Article
Client alert: Update on IEEPA tariff refunds
31 March 2026 | Applicable law: US | 4 minute read
On February 20, 2026, the US Supreme Court issued a landmark 6–3 tariff decision in Learning Resources, Inc. v. Trump.[1] In its much-awaited ruling, the Court held that the International Emergency Economic Powers Act (“IEEPA”) did not authorize the President to impose tariffs. The decision invalidated tariffs imposed by the Trump Administration under the IEEPA and opened the door to potentially substantial refunds for affected businesses, individuals and others.
Notably, the Court’s ruling left the logistics of issuing refunds to the Court of International Trade (“CIT”) and the U.S. Customs and Border Protection Agency (“CBP”). It did not address the legality of tariffs imposed under alternative statutory regimes.
This alert clarifies how affected parties can claim refunds for the IEEPA tariffs and what to expect going forward.
The Supreme Court’s holding in Learning Resources
In its decision in Learning Resources, the Supreme Court unanimously held that the authority to impose tariffs is a core taxing power vested in Congress. [2]
Where the Justices parted ways was whether, under the major questions doctrine, the statutory authorization to “regulate . . . importation” under the IEEPA grants the Executive Branch unilateral authority to impose duties or tariffs. [3] A majority of the Court invalidated both categories of tariffs imposed under the IEEPA: (1) first, tariffs that had been justified as addressing drug trafficking and immigration concerns, and (2) second, so‑called “reciprocal” tariffs that had been imposed broadly on imports from numerous trading partners. As Justice Gorsuch pointed out in his concurrence, the IEEPA “did not clearly surrender to the President the sweeping tariff power he seeks to wield.” [4]
As a result, the Court’s decision immediately implicated billions of dollars in tariffs that had been unlawfully collected under the IEEPA since 2025.
Open questions impacting refund claims
Despite its breadth, the Learning Resources decision did not resolve the following critical issues:
- The refund mechanism or timetable for returning unlawfully collected tariffs under the IEEPA;
- The legality of tariffs imposed pursuant to other statutory authorities—such as Sections 122, 232, or 301 of the Trade Act; and
- Future potential exposure under additional alternative tariff regimes.
The emerging refund landscape
A wide range of manufacturers, importers, retailers and wholesalers may qualify for refunds. This could include manufacturers of shoes, handbags, scarves, perfumes and liquor. It could also include sellers and re-sellers of a broad range of goods.
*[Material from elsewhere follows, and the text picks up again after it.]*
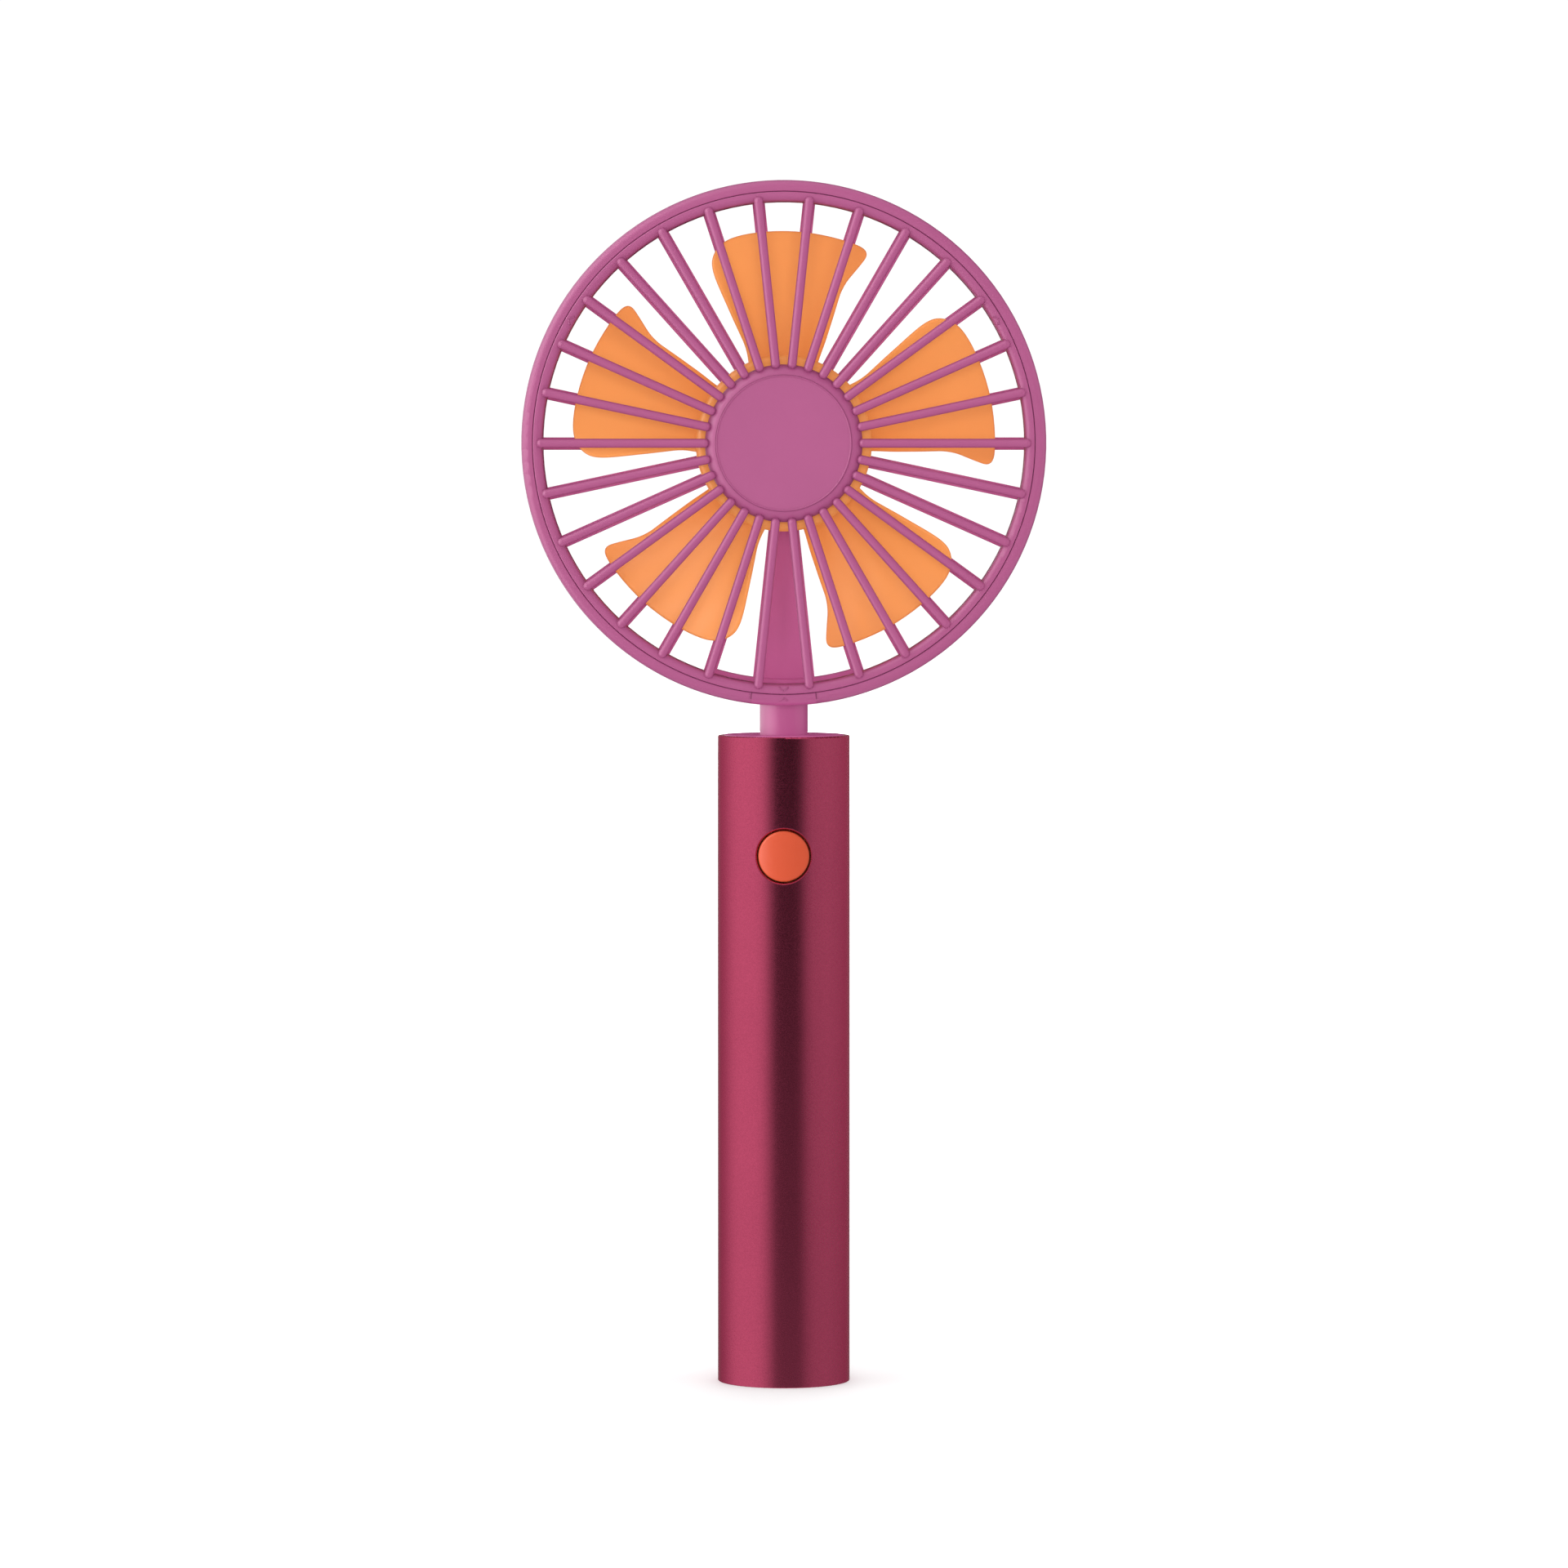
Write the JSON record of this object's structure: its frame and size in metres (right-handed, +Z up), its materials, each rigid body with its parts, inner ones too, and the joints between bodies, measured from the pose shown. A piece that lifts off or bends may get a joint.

Following the Supreme Court’s decision, on March 4, 2026, Judge Richard Eaton, a long-serving jurist on the CIT, issued an order instructing the CBP to issue refunds “with respect to any and all unliquidated entries that were entered subject to the IEEPA duties.” [5]
It is still early in the refund process.
In a CIT court filing, the Government suggested that it could not immediately pay the full amount of the refunds - which are estimated at hundreds of millions of dollars - because its existing procedures and technology were not suited to doing so. [6]
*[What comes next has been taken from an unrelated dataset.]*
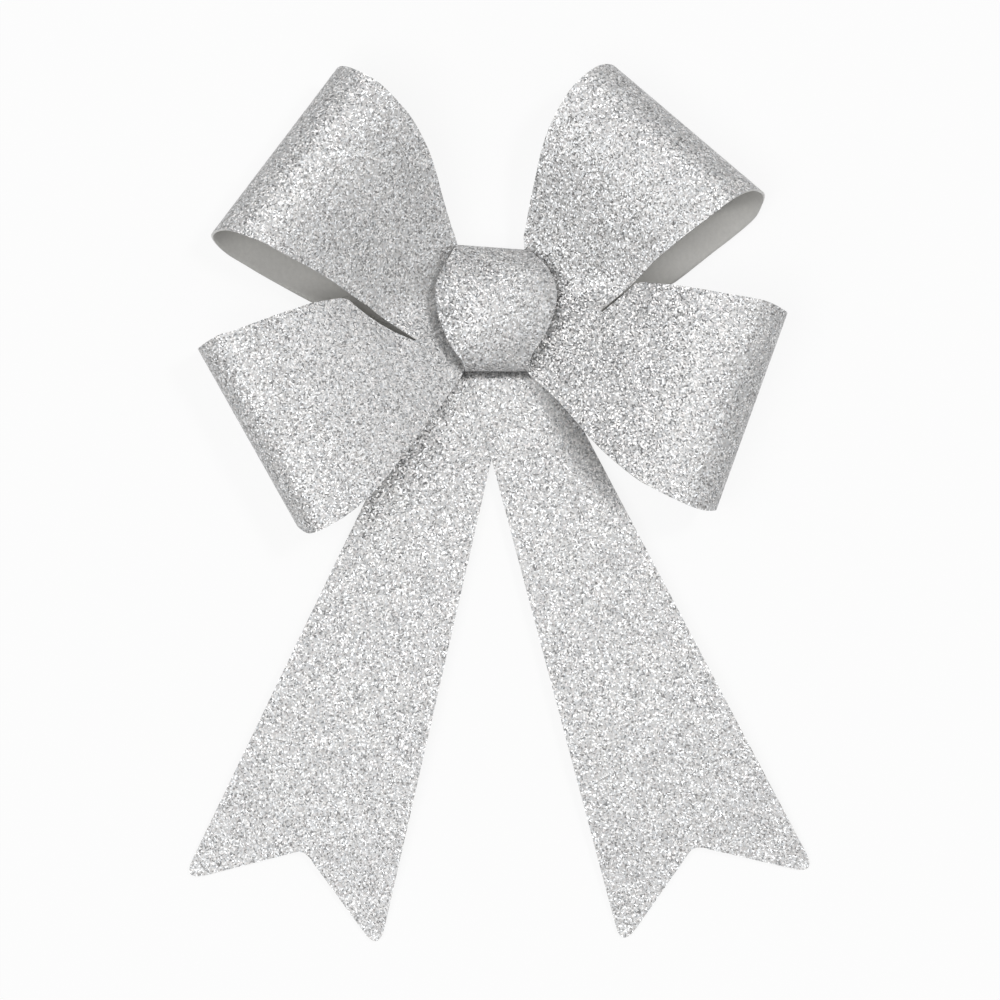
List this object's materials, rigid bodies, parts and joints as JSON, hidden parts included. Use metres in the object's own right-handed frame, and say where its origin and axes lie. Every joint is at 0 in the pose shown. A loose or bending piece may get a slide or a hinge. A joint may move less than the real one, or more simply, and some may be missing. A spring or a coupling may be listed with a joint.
{
  "type": "pre-made gift bow",
  "caption": "Flat-backed ready-made bow of die-cut glitter sheet: folded loops held by a domed knot band, swallow-tailed tails and a bendable twist tie behind.",
  "frame": {"origin": "on the surface that the bow lies on, behind the middle of the knot", "axes": "+Z out of the front of the bow, +Y from the knot to the upper loops, +X to the right seen from the front"},
  "size_m": [0.1501, 0.2158, 0.0217],
  "materials": {
    "glitter_sheet": "fine silver-white glitter bonded all over the front, plain matt grey backing behind",
    "steel_wire": "bright drawn wire",
    "hot_melt_glue": "cloudy, slightly yellow hot-melt glue",
    "tie_film": "plain white plastic film of a twist tie"
  },
  "bodies": {
    "bow": {"loops_sheet": "glitter_sheet", "knot_band": "glitter_sheet", "left_tail": "glitter_sheet", "right_tail": "glitter_sheet", "waist_staple": "steel_wire", "knot_seam_glue": "hot_melt_glue", "knot_to_tail_glue": "hot_melt_glue", "tail_to_tail_glue": "hot_melt_glue", "tie_bridge_film": "tie_film", "tie_bridge_wire": "steel_wire"},
    "tie_right_leg": {"tie_right_leg_film": "tie_film", "tie_right_leg_wire": "steel_wire"},
    "tie_left_leg": {"tie_left_leg_film": "tie_film", "tie_left_leg_wire": "steel_wire"}
  },
  "joints": [
    {"name": "right_leg_bend", "type": "hinge", "parent": "bow", "child": "tie_right_leg", "pos_m": [0.015, -0.006, 0.00375], "axis": [0, 1, 0], "range_deg": [0, 90]},
    {"name": "left_leg_bend", "type": "hinge", "parent": "bow", "child": "tie_left_leg", "pos_m": [-0.015, -0.006, 0.00375], "axis": [0, -1, 0], "range_deg": [0, 90]}
  ]
}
The CBP has thus started work on an Automated Commercial Environment (“ACE”) system - called Consolidated Administration and Processing of Entries (“CAPE”) - in order to process these refunds. The CBP noted in a court filing that it hoped to complete the system by mid-April 2026. [7] Once operational, impacted companies can use the CAPE portal to submit IEEPA refund requests. [8]
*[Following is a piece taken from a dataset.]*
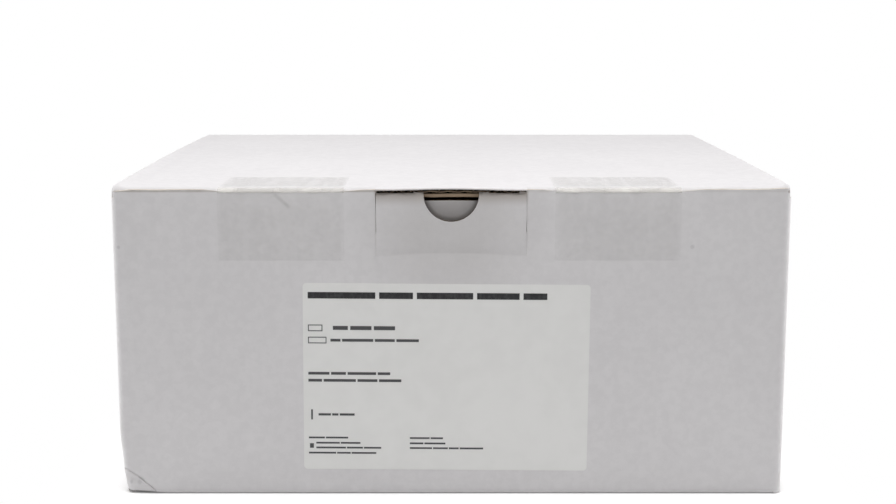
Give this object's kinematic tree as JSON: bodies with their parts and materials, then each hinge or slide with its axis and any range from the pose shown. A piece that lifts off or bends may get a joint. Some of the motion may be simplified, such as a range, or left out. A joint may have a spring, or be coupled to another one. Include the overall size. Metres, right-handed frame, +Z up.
{
  "type": "corrugated carton",
  "caption": "Closed white corrugated carton with a tuck-in lid, a thumb notch in its front tongue, strips of clear tape over the lid's edge and a plain printed label.",
  "frame": {"origin": "middle of the base, on the surface it stands on", "axes": "+X to the right of the labelled front wall, +Y from the front wall to the back wall, +Z up through the lid"},
  "size_m": [0.27, 0.2456, 0.1267],
  "materials": {
    "white_board": "matte white liner over brown corrugated board",
    "clear_tape": "clear film, slightly milky, semi-gloss",
    "label_paper": "smooth matte paper",
    "print_ink": "matte black ink"
  },
  "bodies": {
    "root": {"carton": "white_board", "tape_left": "clear_tape", "tape_right": "clear_tape", "label": "label_paper", "label_print": "print_ink"}
  },
  "joints": []
}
Despite the development of an automated IEEPA refund system, there are still several uncertainties surrounding claims for refunds. First, the government may further delay the IEEPA refund process by appealing the CIT’s order. Second, the CIT’s order covers all unliquidated and all non-final liquidated entries—leaving unaddressed whether finalized liquidated entries (many of which are informal) spanning past the 180-day protest period will also qualify for refunds.[9] This is notable because some entries that are subject to IEEPA refunds: 1) may have been liquidated by the CBP and are currently subject to a 180-day clock prior to finalization, or 2) may have been finalized and are thus technically outside the scope of the CIT’s order directing the CBP to process IEEPA refunds.
Additional tariff authority
In addition, the legality of tariffs imposed under alternative statutory regimes remains in flux.
As an immediate response to the Supreme Court decision, the Trump Administration imposed a 10% global tariff, spanning the period February 24, 2026 to July 24, 2026, by invoking Section 122 of the Trade Act of 1974.[10] Those tariffs can last for only 150 days unless Congress approves an extension.
In an interview, Treasury Secretary Scott Bessent stated: “It’s my strong belief that the tariff rates will be back to their old rate within five months.”[11]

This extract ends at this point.